* Begin *
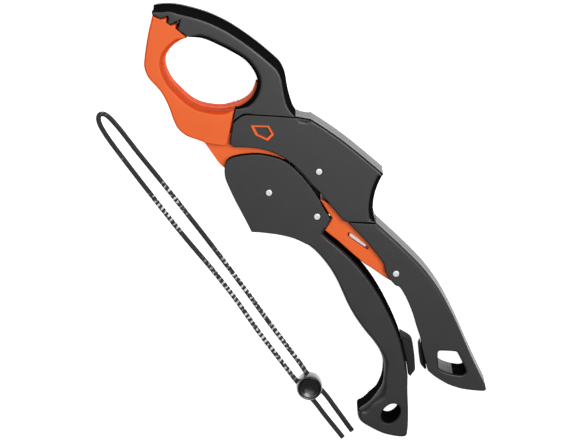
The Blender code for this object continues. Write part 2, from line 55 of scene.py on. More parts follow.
camera.matrix_world = Matrix.Translation(aim + look_from * 1.5) @ Matrix(
    (view_right, camera_up, look_from)).transposed().to_4x4()
COLLECTION.objects.link(camera)
bpy.context.scene.camera = camera
bpy.context.scene.view_settings.view_transform = "Standard"

world = bpy.data.worlds.new("studio")
world.use_nodes = True
world.node_tree.nodes["Background"].inputs["Color"].default_value = (1.0, 1.0, 1.0, 1.0)
world.node_tree.nodes["Background"].inputs["Strength"].default_value = 0.12
bpy.context.scene.world = world


def softbox(name, place, size, energy, target):
    lamp = bpy.data.lights.new(name, "AREA")
    lamp.shape = "SQUARE"
    lamp.size = size
    lamp.energy = energy
    holder = bpy.data.objects.new(name, lamp)
    holder.location = place
    holder.rotation_mode = "QUATERNION"
    holder.rotation_quaternion = (Vector(target) - Vector(place)).to_track_quat("-Z", "Y")
    COLLECTION.objects.link(holder)


softbox("overhead_softbox", (0.5, 0.3, 2.2), 2.2, 24.0, (0.0, 0.0, 0.0))
softbox("gradient_lamp", (0.26, 0.02, 0.62), 0.34, 3.0, (0.02, 0.02, 0.0))


class Socket:
    """A shader value that ordinary arithmetic can be done with."""

    def __init__(self, tree, link):
        self.tree = tree
        self.link = link

    def node(self, kind, settings=(), inputs=(), output=0):
        made = self.tree.nodes.new(kind)
        for key, value in dict(settings).items():
            if key == "stops":
                ramp = made.color_ramp
                ramp.elements[0].position = value[0][0]
                ramp.elements[0].color = value[0][1]
                ramp.elements[1].position = value[-1][0]
                ramp.elements[1].color = value[-1][1]
                for place, colour in value[1:-1]:
                    ramp.elements.new(place).color = colour
            else:
                setattr(made, key, value)
        for key, value in dict(inputs).items():
            if isinstance(value, Socket):
                self.tree.links.new(value.link, made.inputs[key])
            else:
                made.inputs[key].default_value = value
        return Socket(self.tree, made.outputs[output])

    def maths(self, operation, *values):
        return self.node("ShaderNodeMath", {"operation": operation}, dict(enumerate(values)))

    def __add__(self, other):
        return self.maths("ADD", self, other)

    def __sub__(self, other):
        return self.maths("SUBTRACT", self, other)

    def __mul__(self, other):
        return self.maths("MULTIPLY", self, other)

    def __truediv__(self, other):
        return self.maths("DIVIDE", self, other)

    def __radd__(self, other):
        return self.maths("ADD", other, self)

    def __rsub__(self, other):
        return self.maths("SUBTRACT", other, self)

    def __rmul__(self, other):
        return self.maths("MULTIPLY", other, self)

    def between(self, low, high):
        return self.node("ShaderNodeMapRange", {"interpolation_type": "SMOOTHSTEP"},
                         {"Value": self, "From Min": low, "From Max": high})

    def noise(self, scale, detail=3.0, rough=0.5):
        return self.node("ShaderNodeTexNoise", {},
                         {"Vector": self, "Scale": scale, "Detail": detail, "Roughness": rough})

    def tint(self, first, second):
        """Mix two colours by this value."""
        return self.node("ShaderNodeMix", {"data_type": "RGBA"}, {0: self, 6: first, 7: second}, 2)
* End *
Write out exactly, please, the lines beginning at the start of the material and ending with the line that holds "self.link = link", both included.

→ FULL ANSWER:
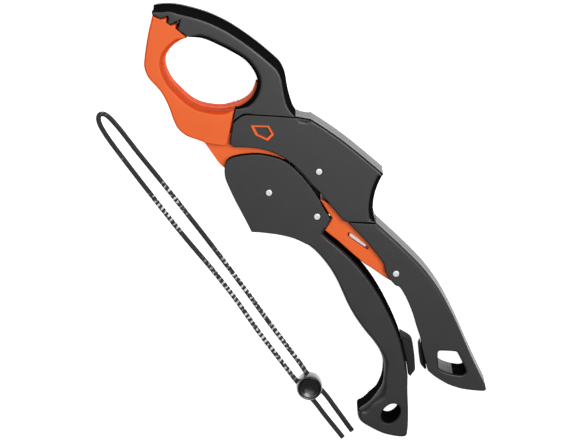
The Blender code for this object continues. Write part 2, from line 55 of scene.py on. More parts follow.
camera.matrix_world = Matrix.Translation(aim + look_from * 1.5) @ Matrix(
    (view_right, camera_up, look_from)).transposed().to_4x4()
COLLECTION.objects.link(camera)
bpy.context.scene.camera = camera
bpy.context.scene.view_settings.view_transform = "Standard"

world = bpy.data.worlds.new("studio")
world.use_nodes = True
world.node_tree.nodes["Background"].inputs["Color"].default_value = (1.0, 1.0, 1.0, 1.0)
world.node_tree.nodes["Background"].inputs["Strength"].default_value = 0.12
bpy.context.scene.world = world


def softbox(name, place, size, energy, target):
    lamp = bpy.data.lights.new(name, "AREA")
    lamp.shape = "SQUARE"
    lamp.size = size
    lamp.energy = energy
    holder = bpy.data.objects.new(name, lamp)
    holder.location = place
    holder.rotation_mode = "QUATERNION"
    holder.rotation_quaternion = (Vector(target) - Vector(place)).to_track_quat("-Z", "Y")
    COLLECTION.objects.link(holder)


softbox("overhead_softbox", (0.5, 0.3, 2.2), 2.2, 24.0, (0.0, 0.0, 0.0))
softbox("gradient_lamp", (0.26, 0.02, 0.62), 0.34, 3.0, (0.02, 0.02, 0.0))


class Socket:
    """A shader value that ordinary arithmetic can be done with."""

    def __init__(self, tree, link):
        self.tree = tree
        self.link = link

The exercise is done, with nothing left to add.